Critically reading and interpreting a sound as text is just as easy as listening to your professor teach in class. When you read and interpret sound as text, you are still attentively listening, just with more thought into it. Sound can easily be communicated rhetorically through ethos, pathos, and logos. Ethos is ethical and it includes awareness, professionalism and sometimes even endorsement. Pathos is emotional and appeals to both high and low emotions. Logos is logical and appeals to reason. A simple car alarm can be critically read and interpreted through these three. The loud combination of different, high-pitched and low-pitched alarming sounds can represent ethos by creating a sense of awareness. It tells someone nearby that auto theft could be taking place or maybe that even someone got a little too close to the car. Pathos would be utilized by creating a sense of panic, chaos, and maybe even uneasiness.

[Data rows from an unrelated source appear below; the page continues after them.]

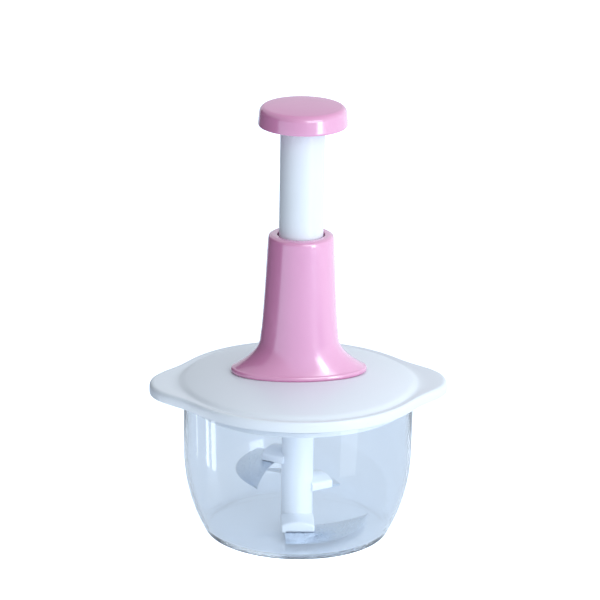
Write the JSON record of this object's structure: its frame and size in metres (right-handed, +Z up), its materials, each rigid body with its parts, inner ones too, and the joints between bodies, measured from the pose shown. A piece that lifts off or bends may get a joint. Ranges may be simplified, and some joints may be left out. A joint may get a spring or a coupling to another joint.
{
  "type": "plunger food chopper",
  "caption": "Hand food chopper: a clear bowl under an eared lid, with a bell-shaped housing and a sprung knob whose press drives sickle blades through a twisted strip.",
  "frame": {"origin": "middle of the bowl's foot, on the surface that it stands on", "axes": "+Z up along the plunger, X along the lid's two ears, Y across them"},
  "size_m": [0.2046, 0.1724, 0.3024],
  "materials": {
    "clear_plastic": "clear, polished, faint blue",
    "white_plastic": "white, semi-gloss",
    "pink_plastic": "pink, glossy",
    "inner_plastic": "natural, satin",
    "steel": "stainless, ground",
    "spring_steel": "drawn wire",
    "seal": "translucent, soft"
  },
  "bodies": {
    "bowl": {"bowl": "clear_plastic", "pivot_pin": "steel"},
    "lid": {"lid": "white_plastic", "lid_seal": "seal", "bell_housing": "pink_plastic", "guide_bush": "inner_plastic", "return_spring": "spring_steel", "spring_seat": "steel", "hub_cover": "white_plastic", "thrust_washer": "steel", "cover_screw_1": "steel", "cover_screw_2": "steel", "cover_screw_3": "steel", "bell_screw_1": "steel", "bell_screw_2": "steel", "bell_screw_3": "steel", "bell_screw_4": "steel"},
    "plunger": {"plunger_tube": "white_plastic", "knob": "pink_plastic", "strip_holder": "inner_plastic", "anchor_pin": "steel", "drive_strip": "steel"},
    "nut": {"drive_nut": "inner_plastic"},
    "hub": {"output_hub": "inner_plastic", "clutch_spring": "spring_steel"},
    "ratchet": {"ratchet_ring": "inner_plastic"},
    "blades": {"blade_shaft": "white_plastic", "blade_upper": "steel", "blade_middle": "steel", "blade_lower": "steel"}
  },
  "joints": [
    {"name": "lid_lift", "type": "slide", "parent": "bowl", "child": "lid", "axis": [0, 0, 1], "range_m": [0, 0.12]},
    {"name": "plunger_slide", "type": "slide", "parent": "lid", "child": "plunger", "axis": [0, 0, -1], "range_m": [0, 0.07], "stiffness_N_per_m": 100, "springref_m": -0.05, "deforming": ["return_spring"]},
    {"name": "nut_spin", "type": "hinge", "parent": "lid", "child": "nut", "pos_m": [0, 0, 0.108], "axis": [0, 0, -1], "range_deg": [0, 630]},
    {"name": "hub_spin", "type": "hinge", "parent": "lid", "child": "hub", "pos_m": [0, 0, 0.096], "axis": [0, 0, -1], "range_deg": [0, 630]},
    {"name": "blade_spin", "type": "hinge", "parent": "bowl", "child": "blades", "pos_m": [0, 0, 0.013], "axis": [0, 0, -1], "range_deg": [0, 630]},
    {"name": "clutch_release", "type": "slide", "parent": "hub", "child": "ratchet", "axis": [0, 0, -1], "range_m": [0, 0.0013], "stiffness_N_per_m": 300, "springref_m": -0.002, "deforming": ["clutch_spring"]}
  ],
  "couplings": [
    {"joint": "nut_spin", "follows": "plunger_slide", "rad_per_m": 157.08},
    {"joint": "hub_spin", "follows": "plunger_slide", "rad_per_m": 157.08},
    {"joint": "blade_spin", "follows": "plunger_slide", "rad_per_m": 157.08}
  ]
}
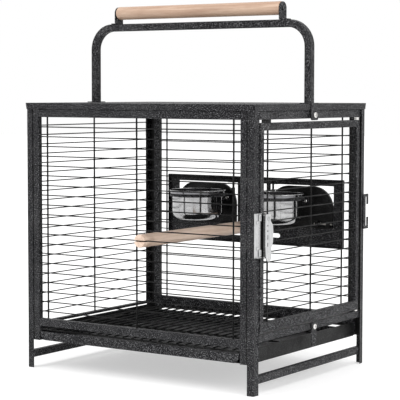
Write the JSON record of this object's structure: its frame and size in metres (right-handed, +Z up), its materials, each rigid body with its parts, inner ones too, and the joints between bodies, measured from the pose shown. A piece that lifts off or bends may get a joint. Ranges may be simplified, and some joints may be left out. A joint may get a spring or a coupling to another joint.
{
  "type": "portable bird cage",
  "caption": "Portable wire bird cage with a hinged end door, top carrying handle with wood grip, swing-out steel bowls, perch, floor grate and slide-out tray.",
  "frame": {"origin": "on the floor, under the middle of the cage", "axes": "+X towards the end with the door, -Y towards the long front panel, +Z up"},
  "size_m": [0.4877, 0.394, 0.647],
  "materials": {
    "hammered_coat": "dark charcoal powder coat with a fine hammered speckle",
    "coated_wire": "dark charcoal powder coat on wire",
    "grip_wood": "pale sanded wood, clear satin lacquer",
    "perch_wood": "pale raw wood with fine grain",
    "stainless": "polished stainless steel",
    "zinc": "bright zinc-plated steel",
    "bright_steel": "bright nickel-plated screws and pins"
  },
  "bodies": {
    "cage": {"back_bottom_rail": "hammered_coat", "back_stile_left": "hammered_coat", "back_stile_right": "hammered_coat", "back_top_rail": "hammered_coat", "back_wires": "coated_wire", "corner_post_front_left": "hammered_coat", "corner_post_front_right": "hammered_coat", "corner_post_rear_left": "hammered_coat", "corner_post_rear_right": "hammered_coat", "feeder_frame": "hammered_coat", "feeder_pivot_rods": "coated_wire", "frame_screws": "bright_steel", "front_bottom_rail": "hammered_coat", "front_stile_left": "hammered_coat", "front_stile_right": "hammered_coat", "front_top_rail": "hammered_coat", "front_wires": "coated_wire", "grip_bracket_left": "hammered_coat", "grip_bracket_right": "hammered_coat", "grip_screws": "bright_steel", "handle_foot_left": "hammered_coat", "handle_foot_right": "hammered_coat", "handle_grip": "grip_wood", "handle_tube": "hammered_coat", "latch_keeper": "zinc", "left_end_bottom_rail": "hammered_coat", "left_end_stretcher": "hammered_coat", "left_end_top_rail": "hammered_coat", "left_end_wires": "coated_wire", "perch": "perch_wood", "perch_screw": "bright_steel", "right_end_bottom_rail": "hammered_coat", "right_end_stretcher": "hammered_coat", "right_end_top_rail": "hammered_coat", "roof_cap": "hammered_coat", "side_bracket": "hammered_coat", "tray_runner_left": "hammered_coat", "tray_runner_right": "hammered_coat"},
    "door": {"door_stile_front": "hammered_coat", "door_stile_rear": "hammered_coat", "door_top_rail": "hammered_coat", "door_bottom_rail": "hammered_coat", "door_wires": "coated_wire", "door_pivot_pins": "bright_steel", "latch_base": "zinc", "latch_pin": "zinc"},
    "latch_lever": {"latch_lever": "zinc"},
    "swivel_tab": {"swivel_tab": "hammered_coat"},
    "tray": {"waste_tray": "hammered_coat"},
    "grate": {"floor_grate": "coated_wire"},
    "hatch_left": {"feeder_hatch_left": "hammered_coat", "bowl_ring_left": "hammered_coat", "ring_bolts_left": "bright_steel"},
    "bolt_left": {"feeder_bolt_left": "zinc"},
    "bowl_left": {"bowl_left": "stainless"},
    "hatch_right": {"feeder_hatch_right": "hammered_coat", "bowl_ring_right": "hammered_coat", "ring_bolts_right": "bright_steel"},
    "bolt_right": {"feeder_bolt_right": "zinc"},
    "bowl_right": {"bowl_right": "stainless"}
  },
  "joints": [
    {"name": "main_door_swing", "type": "hinge", "parent": "cage", "child": "door", "pos_m": [0.233, 0.16525, 0.27], "axis": [0, 0, 1], "range_deg": [0, 120]},
    {"name": "latch_lever_swing", "type": "hinge", "parent": "door", "child": "latch_lever", "pos_m": [0.24, -0.1605, 0.259], "axis": [0, 0, -1], "range_deg": [0, 80]},
    {"name": "swivel_tab_turn", "type": "hinge", "parent": "cage", "child": "swivel_tab", "pos_m": [0.23775, 0.007, 0.09], "axis": [1, 0, 0], "range_deg": [-180, 180]},
    {"name": "tray_slide", "type": "slide", "parent": "cage", "child": "tray", "axis": [0, -1, 0], "range_m": [0, 0.3]},
    {"name": "grate_slide", "type": "slide", "parent": "cage", "child": "grate", "axis": [0, -1, 0], "range_m": [0, 0.3]},
    {"name": "hatch_left_swing", "type": "hinge", "parent": "cage", "child": "hatch_left", "pos_m": [-0.0445, 0.1888, 0.28], "axis": [0, 0, -1], "range_deg": [0, 98]},
    {"name": "bolt_left_slide", "type": "slide", "parent": "hatch_left", "child": "bolt_left", "axis": [-1, 0, 0], "range_m": [-0.003, 0.009]},
    {"name": "bowl_left_lift", "type": "slide", "parent": "hatch_left", "child": "bowl_left", "axis": [0, 0, 1], "range_m": [0, 0.078]},
    {"name": "hatch_right_swing", "type": "hinge", "parent": "cage", "child": "hatch_right", "pos_m": [0.0445, 0.1888, 0.28], "axis": [0, 0, 1], "range_deg": [0, 98]},
    {"name": "bolt_right_slide", "type": "slide", "parent": "hatch_right", "child": "bolt_right", "axis": [1, 0, 0], "range_m": [-0.003, 0.009]},
    {"name": "bowl_right_lift", "type": "slide", "parent": "hatch_right", "child": "bowl_right", "axis": [0, 0, 1], "range_m": [0, 0.078]}
  ]
}
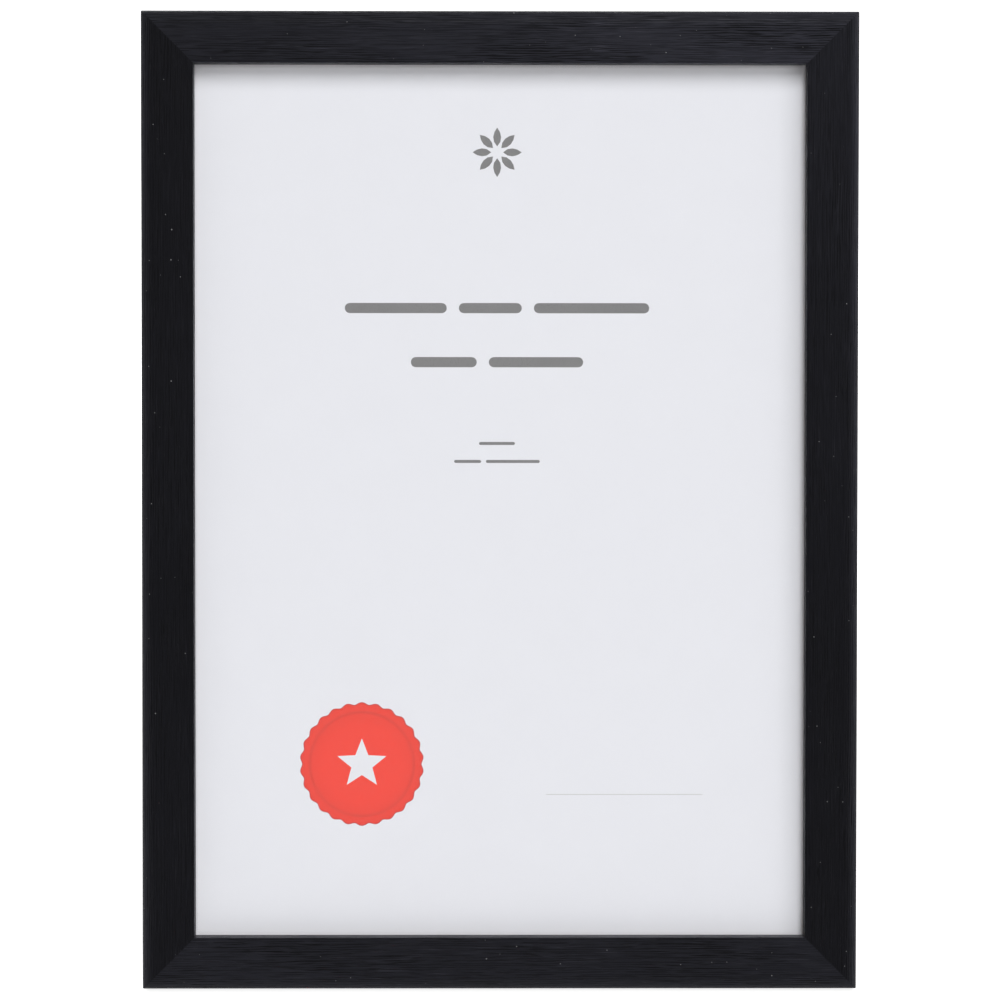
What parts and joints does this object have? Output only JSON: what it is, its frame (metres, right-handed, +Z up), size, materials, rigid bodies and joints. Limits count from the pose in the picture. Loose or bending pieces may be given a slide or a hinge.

Logos would be utilized by creating the urge to go out and see what is truly the purpose of the alarm going off. Altogether, the car alarm has been read and interpreted.
Most people understand music through the same exact process as well. When listening to the song “Bust Your Windows” by Jazmine Sullivan, I first hear the dramatic instrumental introduction. The violin in the background creates an eerie feel throughout the song.That notifies me that the song will have a dramatic effect throughout and also have a serious topic. Her lyrics show how angry she is over a heartbreak:
I bust the windows out your car
And, no, it didn’t mend my broken heart
I’ll probably always have these ugly scars
But right now, I don’t care about that part
You can hear the pain in Sullivan’s voice, allowing you to connect with her through a personal experience. She’s letting her listeners know about the pain she went through leading to the busting of the windows and how it later made her feel. Through her lyrics, she makes it clear she doesn’t regret her actions by constantly saying “You deserved it. I ain’t sorry no, no” (Sullivan). Altogether, you’re able to understand the meaning of the song; in other words, you have successfully read and interpreted the song.
Works Cited
Glennie, Evelyn, “How to truly listen | Evelyn Glennie” Youtube, uploaded by TED, 14 May
2007, https://www.youtube.com/watch?v=IU3V6zNER4g.
Hughes, Virginia. “Sound and Touch Collide” Nautilus, 9 July 2015,
http://nautil.us/issue/26/color/sound-and-touch-collide-rp
“Jazmine Sullivan – Bust Your Windows.” Genius, 16 Sept. 2008,
genius.com/Jazmine-sullivan-bust-your-windows-lyrics.
Sullivan, Jazmine.16 Sept. 2008. Bust Your Windows. On Fearless. J. Puppy Love. Arista.